Queridos diocesanos:
La celebración de la Pascua es esencial para los
cristianos. Culmina la vida de Jesucristo en esta tierra en espera de la
Ascensión al cielo. Acaba el recorrido del Hijo de Dios que nos ha
acompañado y ha compartido nuestra naturaleza humana dándonos la fuerza y
el ejemplo para vivir con radicalidad su presencia, para aceptar sus
orientaciones, para tener la posibilidad de encontrarnos con Él
enseñándonos el camino de nuestras relaciones con el Padre Dios y con
todos los seres humanos, nuestros hermanos. Acaba su vida en este mundo;
permanece su persona hasta el final de los tiempos en los Sacramentos,
en la Palabra, en la Iglesia.
La Pascua, como todas las celebraciones
cristianas, manifiesta en su globalidad la persona del Señor, desde su
Nacimiento hasta su Ascensión. Nos permite reflexionar, recrear,
imaginar su mensaje universal y eterno. Hace posible, asimismo,
participar de su obra redentora y prolongar en el tiempo las
consecuencias de lo que significa. Cuando recitamos el Credo en las
misas de los domingos recordamos las verdades objetivas de nuestra fe y
la adhesión a las mismas por parte de cada participante y de toda la
comunidad. Repetimos siempre aquellas palabras que encabezan y
profundizan en este acontecimiento “… y por nuestra causa fue
crucificado… y resucitó al tercer día… y subió al cielo, y está sentado a
la derecha del Padre…” para que queden marcadas para siempre en nuestra
memoria, en nuestro corazón y en nuestras actividades sabiendo que el
sujeto y el centro de nuestra fe es la persona de Jesucristo. De Él lo
recibimos todo, nuestra actitud orante, la participación en los
sacramentos y el compromiso sincero y leal con nuestros hermanos.

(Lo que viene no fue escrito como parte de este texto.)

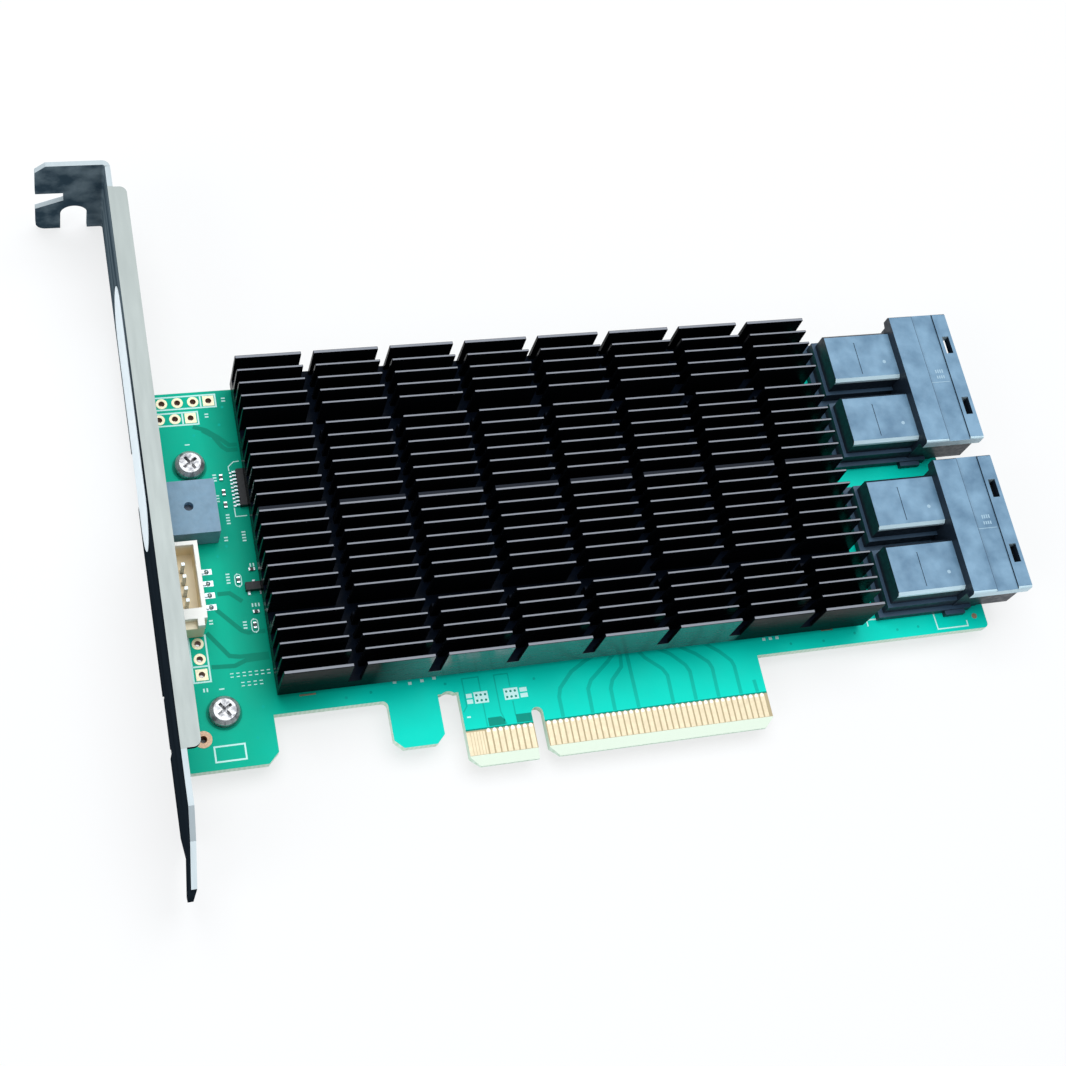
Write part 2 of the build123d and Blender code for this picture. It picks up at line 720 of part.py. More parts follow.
def wire_connector():
    top = face + wire_h
    posts = row(wire_mid_y, wire_pin_count, wire_pitch)
    post_x = sum(wire_x) / 2
    with BuildPart() as shell:
        slab(wire_x[0], wire_x[1], wire_y[0], wire_y[1], face + 0.1, top)
        slab(wire_x[0] + wire_wall, wire_x[1] - wire_wall, wire_step_y + 0.6, wire_y[1] - wire_wall,
             face + wire_floor, top + 1, mode=Mode.SUBTRACT)
        slab(wire_x[0] - 1, wire_x[1] - 1.6, wire_y[0] - 1, wire_step_y - 1.2,
             top - wire_step_drop, top + 1, mode=Mode.SUBTRACT)
        slab(wire_x[1] - 0.5, wire_x[1] + 1, wire_y[0] - 1, wire_step_y - 1.2,
             face - 1, top + 1, mode=Mode.SUBTRACT)
        for y in (wire_mid_y - wire_pitch, wire_mid_y + wire_pitch):
            slab(wire_x[0] - 1, wire_x[0] + wire_wall + 0.1, y - wire_slot_w / 2, y + wire_slot_w / 2,
                 top - wire_slot_depth, top + 1, mode=Mode.SUBTRACT)
        for y in posts:
            slab(post_x - wire_pin_w / 2, wire_x[1] + 1, y - wire_pin_w / 2, y + wire_pin_w / 2,
                 face, face + 0.35, mode=Mode.SUBTRACT)
            slab(post_x - wire_pin_w / 2, post_x + wire_pin_w / 2, y - wire_pin_w / 2, y + wire_pin_w / 2,
                 face, face + wire_floor + 1, mode=Mode.SUBTRACT)
    save(shell.part, "wire_socket")
    with BuildPart() as pins:
        for y in posts:
            slab(post_x - wire_pin_w / 2, post_x + wire_pin_w / 2, y - wire_pin_w / 2, y + wire_pin_w / 2,
                 face + wire_pad_t, top - 0.8)
            slab(post_x - wire_pin_w / 2, wire_x[1] + 1.0, y - wire_pin_w / 2, y + wire_pin_w / 2,
                 face + wire_pad_t, face + 0.3)
    save(pins.part, "wire_socket_pins")
    with BuildPart() as lands:
        with BuildSketch(Plane.XY.offset(face)):
            with Locations(*[(wire_x[1] + wire_pad_reach, y) for y in posts]):
                Rectangle(wire_pad_l, wire_pad_w)
        extrude(amount=wire_pad_t)
    save(lands.part, "wire_socket_pads")


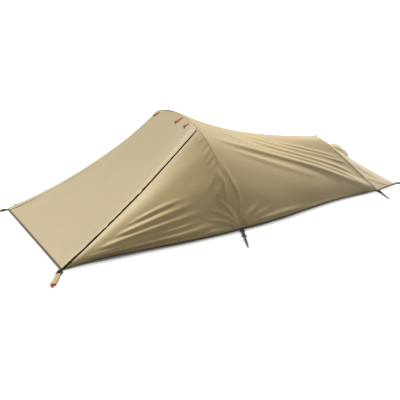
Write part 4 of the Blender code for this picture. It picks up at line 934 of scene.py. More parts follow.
TAPE_PLACES = (0.0005, 0.0025, 0.0045, 0.0065, 0.0090)
TAPE_THICKNESS, TAPE_RISE, ZIP_END = 0.0007, 0.0010, 0.955
COIL_PITCH, COIL_OFFSET, COIL_HALF, COIL_RADIUS = 0.0016, 0.0052, 0.0016, 0.00038
COIL_LIFT, COIL_RISE = 0.0002, 0.0003


def below_zip(r, distance, lift):
    """A point of the near gusset a distance below the zip line, raised off the cloth, and its normal."""
    depth = np.linalg.norm(gusset(r, np.ones_like(r)) - gusset(r, np.zeros_like(r)), axis=-1)
    v = 1 - np.minimum(distance, 0.8 * depth * distance / TAPE_PLACES[-1]) / depth
    base = gusset(r, v)
    normal = unit(np.cross(gusset(r, v - 0.01) - base, ZIP_CHORD))
    normal = normal * np.sign(-normal[..., 1:2])
    return base + normal * column(lift), normal


def make_zip(name, side):
    r = even(180, GUSSET_START, ZIP_END)
    lift = CLOTH / 2 + TAPE_RISE
    grid = np.stack([below_zip(r, np.full_like(r, place), np.full_like(r, lift))[0] for place in TAPE_PLACES])
    tape = cloth(f"zip_tape_cloth_{name}", grid, TAPE, side=side, towards=GUSSET_OUT,
                 thickness=TAPE_THICKNESS)
    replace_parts(tape, f"zip_tape_{name}")
    turn = np.arange(int(ZIP_LENGTH * (r[-1] - r[0]) / COIL_PITCH) * 4) * math.pi / 2
    place = np.linspace(r[0], r[-1], len(turn))
    line, normal = below_zip(place, COIL_OFFSET + COIL_HALF * np.cos(turn),
                             lift + COIL_LIFT + COIL_RISE * np.sin(turn))
    line, normal = on_side(side, line, normal)
    coil = tube_along(f"zip_coil_{name}", line, COIL_RADIUS, COIL, sides=4, up=normal)
    declare(tape, grid, (0.014, ZIP_LENGTH * 0.96), [coil])


# Moulded and bent things, in axes of their own: an origin and three directions as rows


def axes(origin, x_axis, z_axis):
    x = unit(x_axis)
    y = unit(np.cross(z_axis, x))
    return np.asarray(origin, float), np.stack([x, y, np.cross(x, y)])


def placed(points, where):
    return where[0] + np.asarray(points, float) @ where[1]


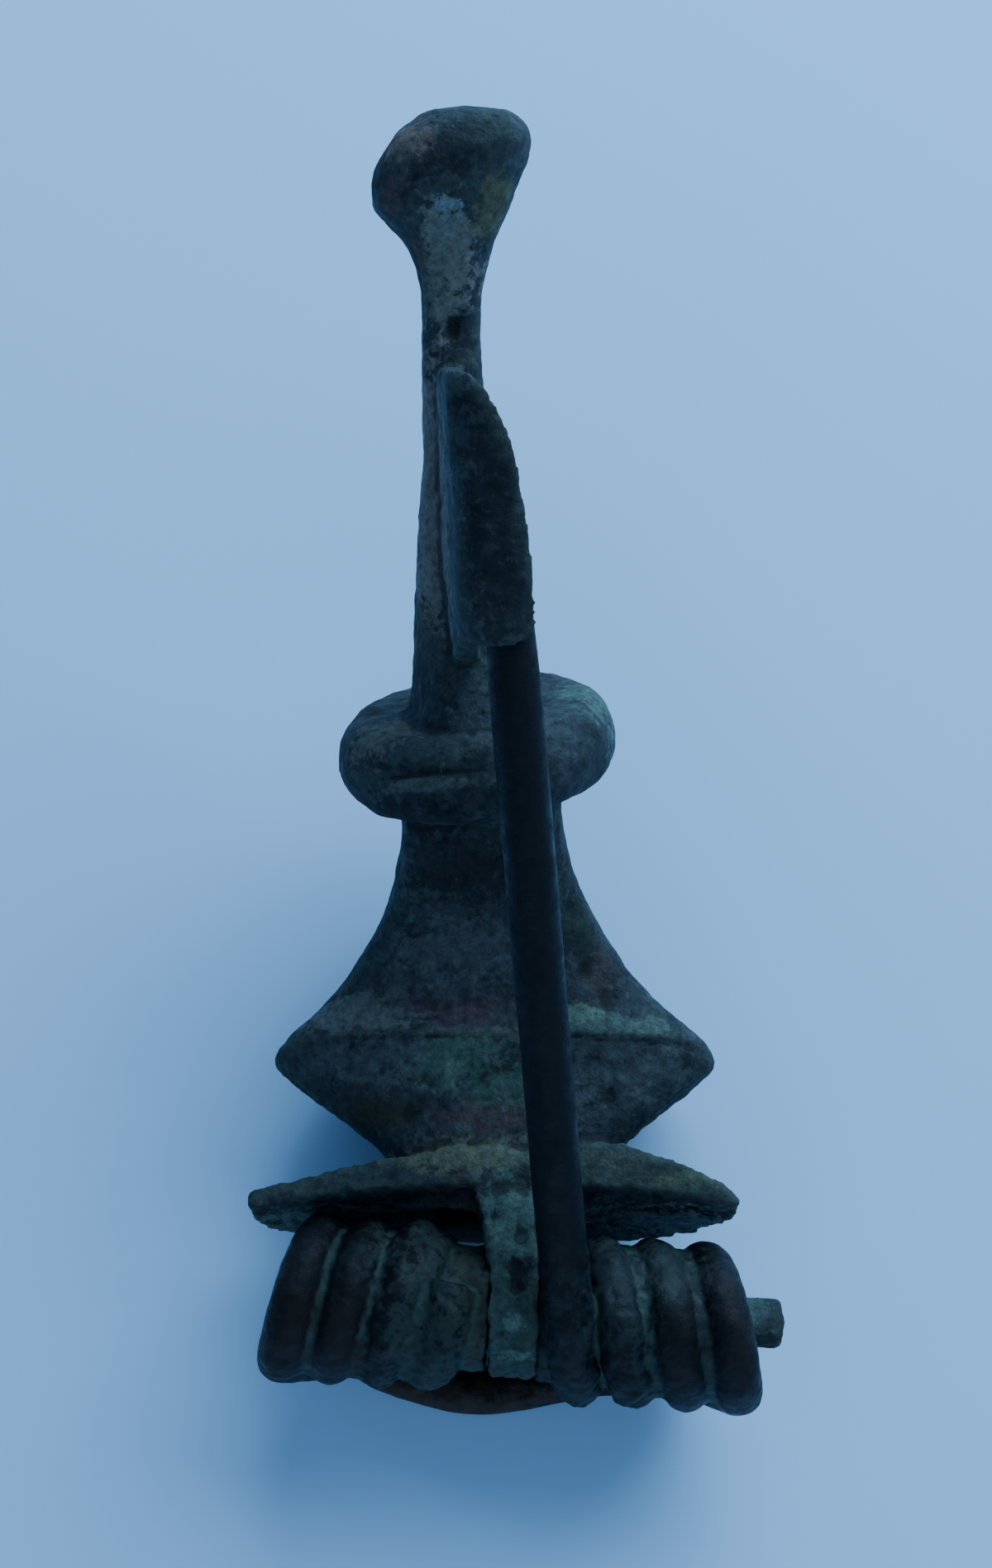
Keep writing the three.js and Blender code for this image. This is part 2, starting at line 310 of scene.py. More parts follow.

Nuestra identificación con Cristo nos exige optar
por la vida nueva que ahora nace, tras vencer el pecado y la muerte,
para posibilitar una esperanza en plenitud hasta la vida eterna. Por
ello la fiesta de la Pascua, además del esencial componente religioso,
está envuelta en multitud de manifestaciones populares, artísticas y
culturales como expresión de la alegría y la felicidad que provoca en el
corazón de millones de cristianos en todas las partes del mundo. Hemos
disfrutado de pinturas y grabados, hemos gozado de magníficas melodías,
hemos leído poemas y escritos sobre este acontecimiento cristiano que
nos alegra, nos emociona y nos compromete en la autenticidad y la
coherencia de nuestra vida con la del Señor, con total claridad,
transparencia y verdad.
Hace unas semanas, en la Jornada sobre la Vida del
día 25 de marzo, os recordaba la importancia que todo cristiano ha de
tener en defensa de la vida, desde la concepción hasta la muerte
natural. También lamentaba los casos de muchos cristianos que provocan
muerte y oscurecen la vida que regala para todos el mismo Señor. La
fiesta de la vida por excelencia es la Pascua de la Resurrección de
Jesús. En ella encontramos la felicidad de ensalzar la vida y luchar
contra todo aquello que mata el corazón humano, que pisotea la dignidad
de cada persona, que colabora con la injusticia de la desigualdad y la
carencia de los indispensables medios para vivir. Demasiados casos
contabilizamos en estos meses últimos por los que debemos pedir perdón y
colaborar con la justicia. Un caso ya sería suficiente para pedir la
purificación de nuestra conciencia y para mantener unas actitudes
transparentes y evangélicas ante los abusos.
A pesar de nuestros pecados y de la muerte que
producen, hoy gozamos y manifestamos la Vida clara, justa, libre,
solidaria y alegre que trae Jesucristo con su Resurrección. Felicidades.
Con mi bendición y afecto.
+ Salvador Giménez, obispo de Lleida.